#### Exercise aim:
Write out exactly the lines that run from the line containing "leg_pins();" through the line containing "bpy.context.scene.collection.objects.link(empty)"; both end lines belong to the answer.

>> Begin Source excerpt

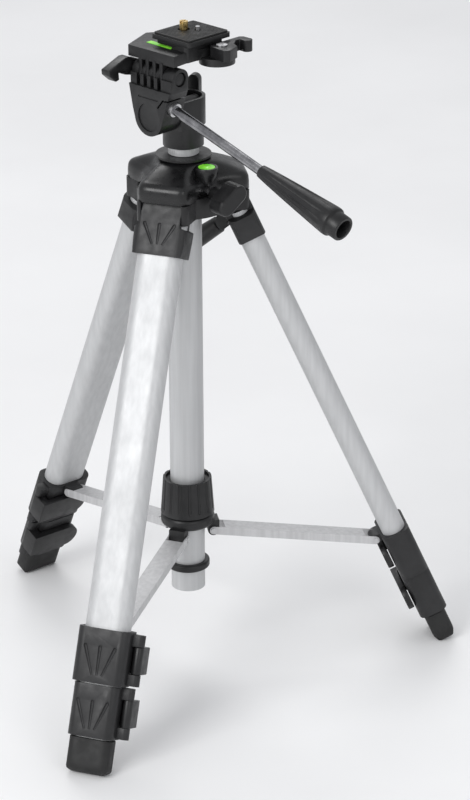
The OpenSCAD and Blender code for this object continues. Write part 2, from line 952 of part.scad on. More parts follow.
// Tilting upright with a split clamp for the handle and the portrait hinge's knuckles.
module tilt_body() {
    color(moulding_black)
        on_head()
            difference() {
                union() {
                    across_head(body_outer, body_inner) {
                        translate([0, tilt_height])
                            circle(tilt_lobe);
                        polygon([[-14.3, tilt_height - 3], [-16.5, tilt_height + 3], [body_back, body_top],
                            [body_front, body_top], [16.6, tilt_height + 4.7], [14.6, tilt_height - 2]]);
                    }
                    along_portrait(knuckle_radius, body_back, body_front);
                    translate([portrait_x - knuckle_radius - 1.8, body_back, body_top - 1])
                        cube([2 * knuckle_radius + 1.2, body_front - body_back,
                            portrait_height - body_top + 1]);
                }
                // Gaps for the platform's knuckles.
                for (i = [0:knuckle_slots - 1])
                    translate([body_outer - 1, first_slot - i * slot_pitch - knuckle_slot, body_top - 0.3])
                        cube([body_inner - body_outer + 4, knuckle_slot, 20]);
                along_portrait(bolt_radius + running_fit, body_back - 1, body_front + 1);
                along_portrait(5.6, body_back - 1, body_back + 4);
                // Clamp slit beside the handle.
                across_head(body_outer - 1, body_inner + 1)
                    polygon([[-25, 482.2], [-15.4, 481.8], [-9.5, 474.6], [-10.6, 473.8],
                        [-16, 480.5], [-25, 480.9]]);
                // Shallow disc and bar pressed into the outer face.
                translate([0, 0, tilt_height])
                    along_x(11, body_outer - 1, body_outer + 1.2);
                translate([body_outer - 1, -10.5, 479.4])
                    cube([1.7, 21, 1.4]);
                translate([0, 0, tilt_height])
                    along_x(tilt_pin_radius + running_fit, body_outer + 4, body_inner + 1);
                on_handle_from_head() {
                    along_x(handle_rod_radius + running_fit, -10.5, 10);
                    along_x(5.5, -1.5, 10);
                }
            }
}

// The handle's frame for a child that is already in the head's frame.
module on_handle_from_head() {
    rotate([0, 0, -pan_angle])
        on_handle()
            children();
}

module tilt_pin() {
    color(steel_grey)
        on_head()
            translate([0, 0, tilt_height])
                along_x(tilt_pin_radius, body_outer + 4.3, 12);
}

// Pale ring where the handle enters the upright.
module handle_collar() {
    color(steel_grey)
        on_handle()
            difference() {
                along_x(5.5, -1.5, 2.6);
                along_x(handle_rod_radius + running_fit, -3, 4);
            }
}

module handle_rod() {
    color(steel_grey)
        on_handle()
            along_x(handle_rod_radius, -10, handle_rod_end + 20);
}

// Tapered grip with long scallops and a hollow end.
module handle_grip() {
    flutes = 8;
    stub_length = 10;
    end_radius = 11.4;
    start_radius = 5;
    cone_length = grip_length - stub_length - 4;
    cone_angle = atan2(end_radius - start_radius, cone_length);
    color(moulding_black)
        on_handle()
            translate([handle_rod_end, 0, 0])
                rotate([0, 90, 0])
                    difference() {
                        union() {
                            cylinder(r1 = start_radius, r2 = end_radius, h = cone_length);
                            translate([0, 0, cone_length])
                                cylinder(r = end_radius, h = 4);
                            translate([0, 0, cone_length + 4])
                                cylinder(r = 9.6, h = stub_length);
                        }
                        translate([0, 0, -1])
                            cylinder(r = handle_rod_radius, h = 21);
                        translate([0, 0, grip_length - stub_length - 2])
                            cylinder(r = 7, h = stub_length + 3);
                        for (i = [0:flutes - 1])
                            rotate([0, 0, i * 360 / flutes])
                                translate([start_radius + 1.7, 0, 8])
                                    rotate([0, cone_angle, 0])
                                        cylinder(r1 = 1.2, r2 = 2.6, h = cone_length - 4);
                    }
}

// Deck with the plate's seat, the round boss under the release lever, and the portrait hinge's knuckles.
module platform() {
    rib = knuckle_slot - 2 * free_gap;
    color(moulding_black)
        on_head()
            difference() {
                union() {
                    translate([0, 0, deck_bottom])
                        linear_extrude(deck_top - deck_bottom)
                            polygon([[-32.5, 24.8], [-31.6, -23.5], [-12, -21.5], [1.2, -25.4],
                                [22, -25.4], [23.5, 12], [16, 26], [-1.9, 37.4]]);
                    translate([plate_centre.x, plate_centre.y + 1.5, (deck_bottom + seat_top) / 2])
                        linear_extrude(seat_top - deck_bottom, center = true)
                            rounded_rect(plate_size.x - 5, plate_size.y - 8, 3);
                    translate([lever_boss.x, lever_boss.y, deck_bottom - 3.5])
                        cylinder(r = 13.7, h = lever_bottom - deck_bottom + 3.2);
                    for (i = [0:knuckle_slots - 1]) {
                        end = first_slot - i * slot_pitch - free_gap;
                        along_portrait(knuckle_radius, end - rib, end);
                        translate([portrait_x - knuckle_radius + 0.4, end - rib, portrait_height])
                            cube([2 * knuckle_radius - 0.8, rib, deck_bottom - portrait_height + 1]);
                    }
                }
                along_portrait(bolt_radius + running_fit, body_back, body_front);
                // Seat of the tube level.
                translate([-19.2, -7.2, deck_top - 2.5])
                    cube([5, 26, 4]);
                translate([screw_place.x, screw_place.y, deck_top - 1])
                    cylinder(r = 9.6, h = 10);
                translate([pin_place.x, pin_place.y, deck_top - 1])
                    cylinder(r = 2.6, h = 10);
                translate([lever_pivot.x, lever_pivot.y, deck_bottom - 1])
                    cylinder(r = bolt_radius, h = 10);
            }
}

module tube_level() {
    color(level_green)
        on_head()
            translate([-19.2, -7.2, deck_top - 2.5])
                cube([5, 26, 2.7]);
}

// Clamp lever of the portrait hinge, with its long bolt and bolt head.
module portrait_lever() {
    lever_back = 24;
    lever_front = 33;
    color(moulding_black)
        on_head() {
            along_portrait(bolt_radius, body_back + 1, lever_back + 1);
            along_portrait(5.2, body_back + 1, body_back + 3.7);
            along_portrait(4.5, body_front + free_gap, lever_back + 1);
            along_portrait(6.5, lever_back, lever_front);
            translate([0, lever_front, 0])
                rotate([90, 0, 0])
                    linear_extrude(lever_front - lever_back)
                        polygon([[portrait_x, 503.2], [-32, 506.4], [-35.5, 506.4], [-53.5, 499.5],
                            [-53, 495.5], [-46, 489.5], [-42.5, 490.5], [-43, 496], [-36, 493],
                            [portrait_x, 490.3]]);
        }
}

// Clamp lever for the quick-release plate, with a hooked finger tab.
module qr_lever() {
    color(moulding_black)
        on_head()
            difference() {
                translate([0, 0, lever_bottom]) {
                    linear_extrude(lever_top - lever_bottom)
                        polygon([[-1, -31], [-2, -46], [1.5, -49.2], [14, -44.5], [17, -38], [24, -33],
                            [28, -33], [28, -37], [35.5, -37], [35.5, -30], [33, -27.5], [14, -27.5],
                            [3, -27]]);
                    translate([31.7, -37.2, 0])
                        cylinder(r = 4, h = lever_top - lever_bottom);
                }
                translate([lever_pivot.x, lever_pivot.y, lever_bottom - 1])
                    cylinder(r = bolt_radius + running_fit, h = 12);
            }
}

module qr_rivet() {
    color(steel_grey)
        on_head()
            translate([lever_pivot.x, lever_pivot.y, 0]) {
                translate([0, 0, deck_bottom - 1])
                    cylinder(r = bolt_radius, h = lever_top - deck_bottom + 1.2);
                translate([0, 0, lever_top + 0.1])
                    cylinder(r = 4.2, h = 0.9);
            }
}

// Quick-release plate with a round boss below it for the camera screw's head.
module qr_plate() {
    color(moulding_black)
        on_head()
            difference() {
                union() {
                    translate([plate_centre.x, plate_centre.y, plate_bottom])
                        linear_extrude(pad_bottom - plate_bottom)
                            rounded_rect(plate_size.x, plate_size.y, 2.5);
                    translate([screw_place.x, screw_place.y, deck_top])
                        cylinder(r = 9.2, h = plate_bottom - deck_top + 1);
                }
                translate([screw_place.x, screw_place.y, deck_top - 1])
                    cylinder(r = 8.2, h = plate_bottom - deck_top + 1);
                translate([screw_place.x, screw_place.y, deck_top])
                    cylinder(r = camera_thread / 2 + 2 * running_fit, h = 20);
                translate([pin_place.x, pin_place.y, deck_top])
                    cylinder(r = video_pin_radius + running_fit, h = 20);
            }
}

// Ribbed rubber pad on the plate.
module rubber_pad() {
    ribs = 17;
    pad = [plate_size.x - 3, plate_size.y - 3];
    color(rubber_black)
        on_head()
            difference() {
                translate([plate_centre.x, plate_centre.y, pad_bottom])
                    linear_extrude(plate_top - pad_bottom)
                        rounded_rect(pad.x, pad.y, 1.5);
                for (i = [1:ribs])
                    translate([plate_centre.x + pad.x * (i / (ribs + 1) - 0.5) - 0.3,
                        plate_centre.y - pad.y / 2 + 1, plate_top - 0.5])
                        cube([0.6, pad.y - 2, 1]);
                translate([screw_place.x, screw_place.y, deck_top])
                    cylinder(r = camera_thread / 2 + 1.4, h = 20);
                translate([pin_place.x, pin_place.y, deck_top])
                    cylinder(r = video_pin_radius + 0.8, h = 20);
            }
}

module camera_screw() {
    screw_top = plate_top + 6.5;
    neck_radius = camera_thread / 2 - 0.4;
    color(brass_yellow)
        on_head()
            translate([screw_place.x, screw_place.y, 0])
                difference() {
                    union() {
                        translate([0, 0, deck_top + 1])
                            cylinder(r = 7.8, h = 2.6);
                        // The neck keeps the screw in the plate, and the thread stands on top of it.
                        translate([0, 0, deck_top + 1])
                            cylinder(r = neck_radius, h = screw_top - deck_top - 1);
                        translate([0, 0, plate_top])
                            cylinder(r = camera_thread / 2, h = screw_top - plate_top);
                    }
                    translate([-camera_thread, -0.6, screw_top - 1.6])
                        cube([2 * camera_thread, 1.2, 3]);
                    translate([-5, -0.8, deck_top])
                        cube([10, 1.6, 2.2]);
                }
}

module video_pin() {
    color(steel_grey)
        on_head()
            translate([pin_place.x, pin_place.y, plate_bottom + 0.5])
                cylinder(r = video_pin_radius, h = plate_top + 2.7 - plate_bottom - 0.5);
}

// ---------------------------------------------------------------- assembly

leg_sleeve(leg_angles[0]);  // leg_sleeve_a
upper_tube(leg_angles[0]);  // upper_tube_a
upper_collar(leg_angles[0]);  // upper_collar_a
upper_lever(leg_angles[0]);  // upper_lever_a
middle_tube(leg_angles[0]);  // middle_tube_a
lower_collar(leg_angles[0]);  // lower_collar_a
lower_lever(leg_angles[0]);  // lower_lever_a
lower_tube(leg_angles[0]);  // lower_tube_a
foot(leg_angles[0]);  // foot_a
strut(leg_angles[0]);  // strut_a
leg_sleeve(leg_angles[1]);  // leg_sleeve_b
upper_tube(leg_angles[1]);  // upper_tube_b
upper_collar(leg_angles[1]);  // upper_collar_b
upper_lever(leg_angles[1]);  // upper_lever_b
middle_tube(leg_angles[1]);  // middle_tube_b
lower_collar(leg_angles[1]);  // lower_collar_b
lower_lever(leg_angles[1]);  // lower_lever_b
lower_tube(leg_angles[1]);  // lower_tube_b
foot(leg_angles[1]);  // foot_b
strut(leg_angles[1]);  // strut_b
leg_sleeve(leg_angles[2]);  // leg_sleeve_c
upper_tube(leg_angles[2]);  // upper_tube_c
upper_collar(leg_angles[2]);  // upper_collar_c
upper_lever(leg_angles[2]);  // upper_lever_c
middle_tube(leg_angles[2]);  // middle_tube_c
lower_collar(leg_angles[2]);  // lower_collar_c
lower_lever(leg_angles[2]);  // lower_lever_c
lower_tube(leg_angles[2]);  // lower_tube_c
foot(leg_angles[2]);  // foot_c
strut(leg_angles[2]);  // strut_c
shoulder();
shoulder_cover();
leg_pins();
bullseye_level();
column_ring();
column_lock_knob();
centre_tube();
stop_ring();
inner_column();
crank_shaft();
crank_arm();
crank_knob();
spreader_hub();
spreader_nut();
pan_base();
pan_lock_knob();
tilt_body();
tilt_pin();
handle_collar();
handle_rod();
handle_grip();
platform();
tube_level();
portrait_lever();
qr_lever();
qr_rivet();
qr_plate();
rubber_pad();
camera_screw();
video_pin();
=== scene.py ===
"""Looks of the camera tripod: materials on the CAD nodes and richer pieces for the parts that show most."""

import json
import math

import bmesh
import bpy
from mathutils import Matrix, Vector


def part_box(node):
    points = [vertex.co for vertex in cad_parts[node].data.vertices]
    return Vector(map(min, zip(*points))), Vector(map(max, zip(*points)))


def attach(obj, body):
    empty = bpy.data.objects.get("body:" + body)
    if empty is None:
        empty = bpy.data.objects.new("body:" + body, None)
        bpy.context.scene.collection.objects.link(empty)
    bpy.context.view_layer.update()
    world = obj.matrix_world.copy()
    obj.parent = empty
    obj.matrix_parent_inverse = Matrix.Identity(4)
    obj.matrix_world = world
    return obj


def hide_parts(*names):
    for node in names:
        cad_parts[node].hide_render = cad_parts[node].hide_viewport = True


MM = 0.001
LEGS = {"a": 90, "b": 210, "c": 330}

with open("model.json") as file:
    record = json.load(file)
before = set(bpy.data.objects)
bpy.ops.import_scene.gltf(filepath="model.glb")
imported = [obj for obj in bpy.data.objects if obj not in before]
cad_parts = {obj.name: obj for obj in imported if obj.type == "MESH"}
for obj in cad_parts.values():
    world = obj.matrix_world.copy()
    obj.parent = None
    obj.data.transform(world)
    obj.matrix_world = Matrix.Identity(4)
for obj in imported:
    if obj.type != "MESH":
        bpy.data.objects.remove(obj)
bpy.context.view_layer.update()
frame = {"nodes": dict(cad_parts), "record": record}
nodes = frame["nodes"]


# ---------------------------------------------------------------- materials

def new_material(name):
    """An empty node material with its Principled shader and its object coordinates."""
    material = bpy.data.materials.new(name)
    material.use_nodes = True
    tree = material.node_tree
    shader = tree.nodes["Principled BSDF"]
    coords = tree.nodes.new("ShaderNodeTexCoord")
    return material, tree, shader, coords.outputs["Object"]


def add_noise(tree, vector, scale, detail=4.0, stretch=None):
    """A noise pattern. Its scale is per metre, and stretch scales each axis first."""
    noise = tree.nodes.new("ShaderNodeTexNoise")
    noise.inputs["Scale"].default_value = scale
    noise.inputs["Detail"].default_value = detail
    if stretch:
        mapping = tree.nodes.new("ShaderNodeMapping")
        mapping.inputs["Scale"].default_value = stretch
        tree.links.new(vector, mapping.inputs["Vector"])
        vector = mapping.outputs["Vector"]
    tree.links.new(vector, noise.inputs["Vector"])
    return noise.outputs["Fac"]


def add_ramp(tree, value, low, high, start=0.35, end=0.65):
    """Turns a pattern into a colour or a grey between two ends."""
    ramp = tree.nodes.new("ShaderNodeValToRGB")
    ramp.color_ramp.elements[0].position = start
    ramp.color_ramp.elements[1].position = end
    ramp.color_ramp.elements[0].color = as_colour(low)
    ramp.color_ramp.elements[1].color = as_colour(high)
    tree.links.new(value, ramp.inputs["Fac"])
    return ramp.outputs["Color"]


def as_colour(value):
    """A grey or an RGB triple as an opaque colour."""
    if isinstance(value, float):
        return (value, value, value, 1.0)
    return (*value, 1.0)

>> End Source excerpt

#### Answer to the task:
leg_pins();
bullseye_level();
column_ring();
column_lock_knob();
centre_tube();
stop_ring();
inner_column();
crank_shaft();
crank_arm();
crank_knob();
spreader_hub();
spreader_nut();
pan_base();
pan_lock_knob();
tilt_body();
tilt_pin();
handle_collar();
handle_rod();
handle_grip();
platform();
tube_level();
portrait_lever();
qr_lever();
qr_rivet();
qr_plate();
rubber_pad();
camera_screw();
video_pin();
=== scene.py ===
"""Looks of the camera tripod: materials on the CAD nodes and richer pieces for the parts that show most."""

import json
import math

import bmesh
import bpy
from mathutils import Matrix, Vector


def part_box(node):
    points = [vertex.co for vertex in cad_parts[node].data.vertices]
    return Vector(map(min, zip(*points))), Vector(map(max, zip(*points)))


def attach(obj, body):
    empty = bpy.data.objects.get("body:" + body)
    if empty is None:
        empty = bpy.data.objects.new("body:" + body, None)
        bpy.context.scene.collection.objects.link(empty)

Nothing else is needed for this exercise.